What do I say now?

So my parents are finally at the point that I feel like we could actually have a productive conversation about my conversion to Catholicism. Which has been many years coming. And at this point, I’m comfortable that I made the right decision not telling them - they weren’t ready to hear it and it would have caused a lot of trouble. So they think I’m still an atheist because I stopped talking to them about religion for several years and that what the state things where in when I made that decision.

The difficulty for me is, while I want to broach the subject, I’m not sure my parents ever got why I stopped talking to them about religion for several years. They always put it off as being “mad at God” or something and that I was completely closed off and such. Truth is, there wasn’t any point in discussing the subject until we’d made some significant progress in how my mother spoke to me - there wasn’t any point telling my parents things until we’d gotten to the point where they would let me have actual reasons for my decisions. I know I said something to that effect but I don’t think it ever got through.

I think that conversation, about why I didn’t talk about religion, needs to be had first. But I’m not sure how to bring it up or how to explain it, especially in a way that doesn’t cause more hurt than necessary.

I think it’s OK (and even preferable) to do this one briefly by email.

"Mom and Dad,

"There’s something it’s time for you to know. I converted to Catholicism in 20[fill in] and have been a practicing Catholic since then.

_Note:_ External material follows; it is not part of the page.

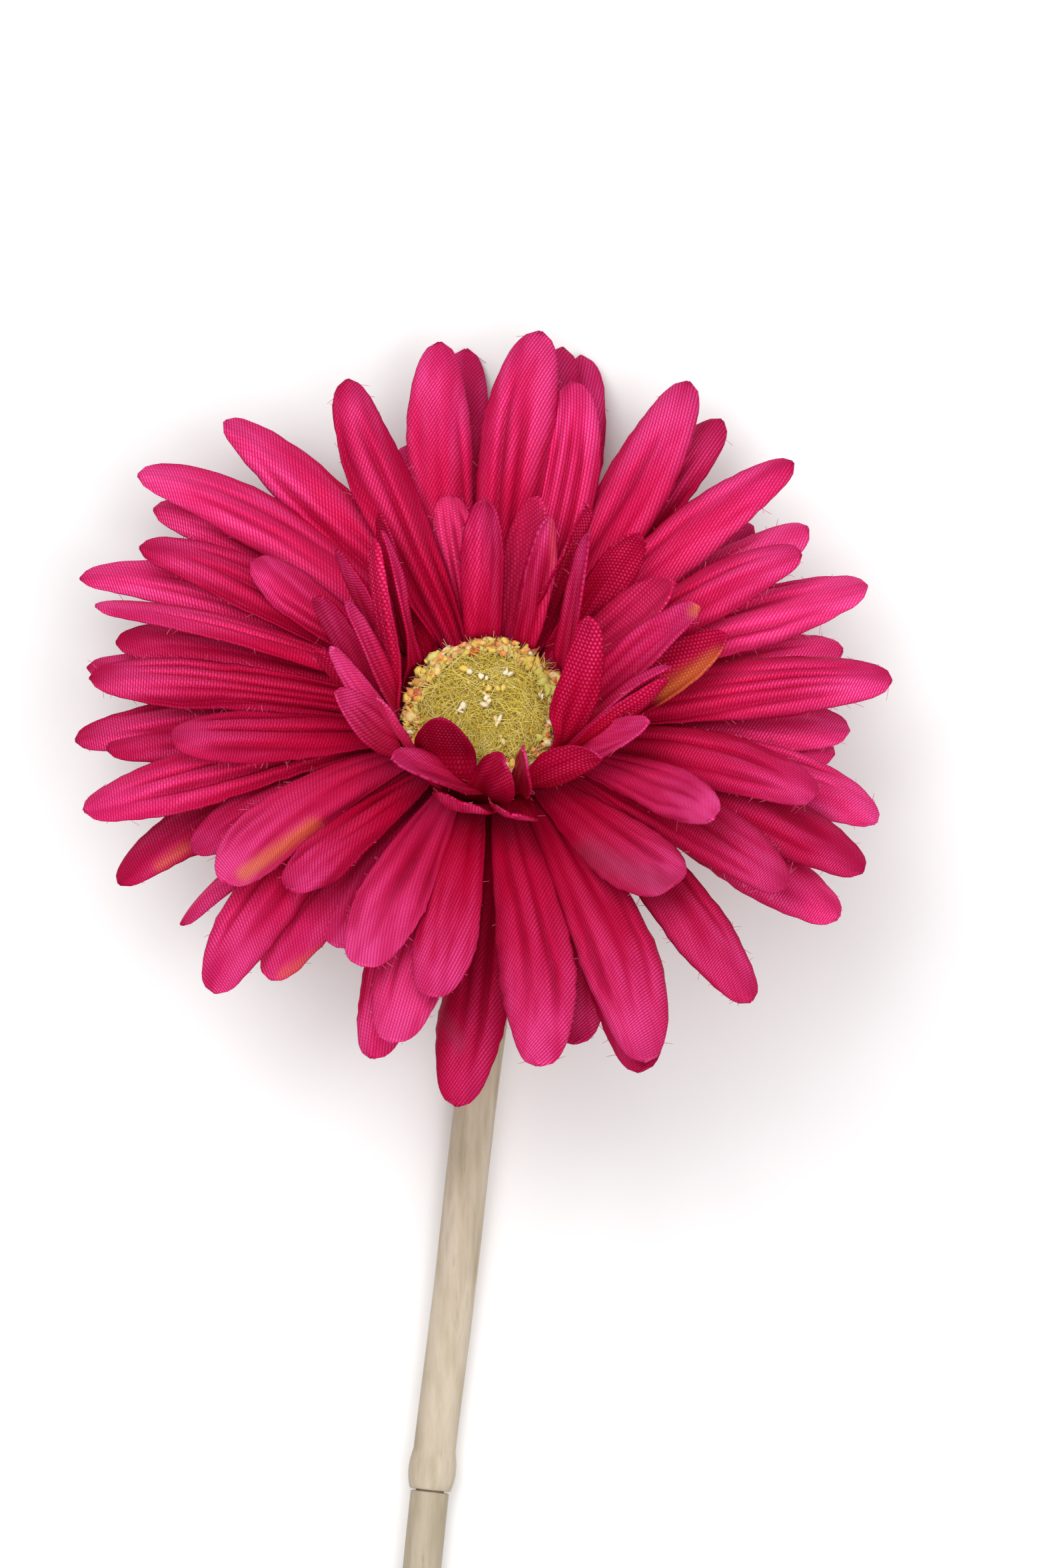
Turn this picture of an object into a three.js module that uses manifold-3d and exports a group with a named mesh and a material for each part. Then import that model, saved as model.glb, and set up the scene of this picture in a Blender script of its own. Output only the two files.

"This is not up for debate, but if you have any questions, I would be happy to recommend a book or two that will explain where I’m coming from.

"Love,

“Dark Light”

Given your mom’s unique conversational “gifts,” I would suggest keeping it brief, keeping it to print, and whenever possible, just sharing a link or a book title, rather than attempting to be an apologetics goddess to your family.

In a somewhat different context, Dave Ramsey (the personal finance guy) talks about “powdered butt syndrome.” What he means by that is that parents often cannot take seriously financial or other serious advice from any individual that they remember diapering and powdering the bottoms of. They might even take the same advice pretty well from any other adult, but it’s absurd from their point of view to think that their adult child might understand something better than they do–even if their adult child is a highly educated adult with letters after their name. So, at least that dimension of your relationship with your mom is part of the normal human condition.

The main thing is I feel like we need to get past why I didn’t talk to her about religion, before I update her on anything. She was always convinced that I didn’t talk to her because I “hated God”.

I don’t want her to think that her behavior has paid off. Her evangelism was at best silly and at worst rude, passive-aggressive, and just plain inappropriate. But with my mother, if she thinks it’s paid off even once we’ll be set back years of trying to get her to understand that it was inappropriate.

She’s not going to think that her behavior has paid off. Trust me on this one.

It’s as if she had been pressuring you and pressuring you to go into the military…and you joined the Albanian Air Force.